## Given records
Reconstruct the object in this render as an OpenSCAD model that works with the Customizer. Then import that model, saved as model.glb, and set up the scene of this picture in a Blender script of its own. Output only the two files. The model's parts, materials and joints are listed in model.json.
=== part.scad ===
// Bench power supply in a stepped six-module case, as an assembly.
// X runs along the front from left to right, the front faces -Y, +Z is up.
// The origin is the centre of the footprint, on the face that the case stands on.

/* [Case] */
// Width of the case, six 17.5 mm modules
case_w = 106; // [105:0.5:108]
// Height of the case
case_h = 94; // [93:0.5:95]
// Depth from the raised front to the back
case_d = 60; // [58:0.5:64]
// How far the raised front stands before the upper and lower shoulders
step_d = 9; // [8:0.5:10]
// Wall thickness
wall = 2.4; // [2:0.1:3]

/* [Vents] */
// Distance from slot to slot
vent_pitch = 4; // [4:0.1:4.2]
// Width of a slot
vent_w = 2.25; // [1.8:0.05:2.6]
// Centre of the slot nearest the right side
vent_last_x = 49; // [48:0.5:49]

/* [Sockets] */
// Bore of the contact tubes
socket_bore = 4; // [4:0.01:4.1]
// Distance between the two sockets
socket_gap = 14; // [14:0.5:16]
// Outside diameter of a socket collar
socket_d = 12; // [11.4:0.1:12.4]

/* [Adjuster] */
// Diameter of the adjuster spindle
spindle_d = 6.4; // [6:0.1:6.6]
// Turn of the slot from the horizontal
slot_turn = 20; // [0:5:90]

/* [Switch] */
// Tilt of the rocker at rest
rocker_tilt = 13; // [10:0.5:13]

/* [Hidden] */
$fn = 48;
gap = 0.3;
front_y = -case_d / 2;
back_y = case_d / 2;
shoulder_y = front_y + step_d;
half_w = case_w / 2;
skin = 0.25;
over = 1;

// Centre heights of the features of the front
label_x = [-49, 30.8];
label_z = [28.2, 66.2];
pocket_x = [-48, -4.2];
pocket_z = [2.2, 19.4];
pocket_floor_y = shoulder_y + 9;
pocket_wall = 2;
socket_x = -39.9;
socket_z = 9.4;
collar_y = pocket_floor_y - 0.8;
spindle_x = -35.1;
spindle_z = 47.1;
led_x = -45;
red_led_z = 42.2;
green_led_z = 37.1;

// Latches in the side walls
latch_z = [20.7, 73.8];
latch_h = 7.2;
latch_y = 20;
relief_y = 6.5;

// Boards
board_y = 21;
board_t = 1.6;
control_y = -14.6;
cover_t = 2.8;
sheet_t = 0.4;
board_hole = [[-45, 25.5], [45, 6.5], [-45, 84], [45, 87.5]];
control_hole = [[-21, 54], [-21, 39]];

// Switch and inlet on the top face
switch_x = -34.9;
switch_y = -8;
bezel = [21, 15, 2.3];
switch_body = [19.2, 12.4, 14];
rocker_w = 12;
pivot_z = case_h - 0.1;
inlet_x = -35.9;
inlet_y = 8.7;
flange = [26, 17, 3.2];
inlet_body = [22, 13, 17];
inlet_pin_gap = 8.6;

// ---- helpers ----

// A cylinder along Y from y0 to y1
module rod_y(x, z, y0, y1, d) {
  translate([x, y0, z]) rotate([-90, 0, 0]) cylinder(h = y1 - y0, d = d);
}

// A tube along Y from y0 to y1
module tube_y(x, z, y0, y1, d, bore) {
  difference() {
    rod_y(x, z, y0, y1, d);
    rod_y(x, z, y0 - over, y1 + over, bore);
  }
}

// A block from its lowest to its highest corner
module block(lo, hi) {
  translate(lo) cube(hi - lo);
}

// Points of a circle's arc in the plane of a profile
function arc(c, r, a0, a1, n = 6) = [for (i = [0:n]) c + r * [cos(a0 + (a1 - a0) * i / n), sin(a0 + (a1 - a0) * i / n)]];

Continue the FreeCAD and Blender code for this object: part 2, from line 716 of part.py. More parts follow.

## Problem requirements
Retype all of the material, keeping each line exact.

## Solved problem
Reconstruct the object in this render as an OpenSCAD model that works with the Customizer. Then import that model, saved as model.glb, and set up the scene of this picture in a Blender script of its own. Output only the two files. The model's parts, materials and joints are listed in model.json.
=== part.scad ===
// Bench power supply in a stepped six-module case, as an assembly.
// X runs along the front from left to right, the front faces -Y, +Z is up.
// The origin is the centre of the footprint, on the face that the case stands on.

/* [Case] */
// Width of the case, six 17.5 mm modules
case_w = 106; // [105:0.5:108]
// Height of the case
case_h = 94; // [93:0.5:95]
// Depth from the raised front to the back
case_d = 60; // [58:0.5:64]
// How far the raised front stands before the upper and lower shoulders
step_d = 9; // [8:0.5:10]
// Wall thickness
wall = 2.4; // [2:0.1:3]

/* [Vents] */
// Distance from slot to slot
vent_pitch = 4; // [4:0.1:4.2]
// Width of a slot
vent_w = 2.25; // [1.8:0.05:2.6]
// Centre of the slot nearest the right side
vent_last_x = 49; // [48:0.5:49]

/* [Sockets] */
// Bore of the contact tubes
socket_bore = 4; // [4:0.01:4.1]
// Distance between the two sockets
socket_gap = 14; // [14:0.5:16]
// Outside diameter of a socket collar
socket_d = 12; // [11.4:0.1:12.4]

/* [Adjuster] */
// Diameter of the adjuster spindle
spindle_d = 6.4; // [6:0.1:6.6]
// Turn of the slot from the horizontal
slot_turn = 20; // [0:5:90]

/* [Switch] */
// Tilt of the rocker at rest
rocker_tilt = 13; // [10:0.5:13]

/* [Hidden] */
$fn = 48;
gap = 0.3;
front_y = -case_d / 2;
back_y = case_d / 2;
shoulder_y = front_y + step_d;
half_w = case_w / 2;
skin = 0.25;
over = 1;

// Centre heights of the features of the front
label_x = [-49, 30.8];
label_z = [28.2, 66.2];
pocket_x = [-48, -4.2];
pocket_z = [2.2, 19.4];
pocket_floor_y = shoulder_y + 9;
pocket_wall = 2;
socket_x = -39.9;
socket_z = 9.4;
collar_y = pocket_floor_y - 0.8;
spindle_x = -35.1;
spindle_z = 47.1;
led_x = -45;
red_led_z = 42.2;
green_led_z = 37.1;

// Latches in the side walls
latch_z = [20.7, 73.8];
latch_h = 7.2;
latch_y = 20;
relief_y = 6.5;

// Boards
board_y = 21;
board_t = 1.6;
control_y = -14.6;
cover_t = 2.8;
sheet_t = 0.4;
board_hole = [[-45, 25.5], [45, 6.5], [-45, 84], [45, 87.5]];
control_hole = [[-21, 54], [-21, 39]];

// Switch and inlet on the top face
switch_x = -34.9;
switch_y = -8;
bezel = [21, 15, 2.3];
switch_body = [19.2, 12.4, 14];
rocker_w = 12;
pivot_z = case_h - 0.1;
inlet_x = -35.9;
inlet_y = 8.7;
flange = [26, 17, 3.2];
inlet_body = [22, 13, 17];
inlet_pin_gap = 8.6;

// ---- helpers ----

// A cylinder along Y from y0 to y1
module rod_y(x, z, y0, y1, d) {
  translate([x, y0, z]) rotate([-90, 0, 0]) cylinder(h = y1 - y0, d = d);
}

// A tube along Y from y0 to y1
module tube_y(x, z, y0, y1, d, bore) {
  difference() {
    rod_y(x, z, y0, y1, d);
    rod_y(x, z, y0 - over, y1 + over, bore);
  }
}

// A block from its lowest to its highest corner
module block(lo, hi) {
  translate(lo) cube(hi - lo);
}

// Points of a circle's arc in the plane of a profile
function arc(c, r, a0, a1, n = 6) = [for (i = [0:n]) c + r * [cos(a0 + (a1 - a0) * i / n), sin(a0 + (a1 - a0) * i / n)]];

Continue the FreeCAD and Blender code for this object: part 2, from line 716 of part.py. More parts follow.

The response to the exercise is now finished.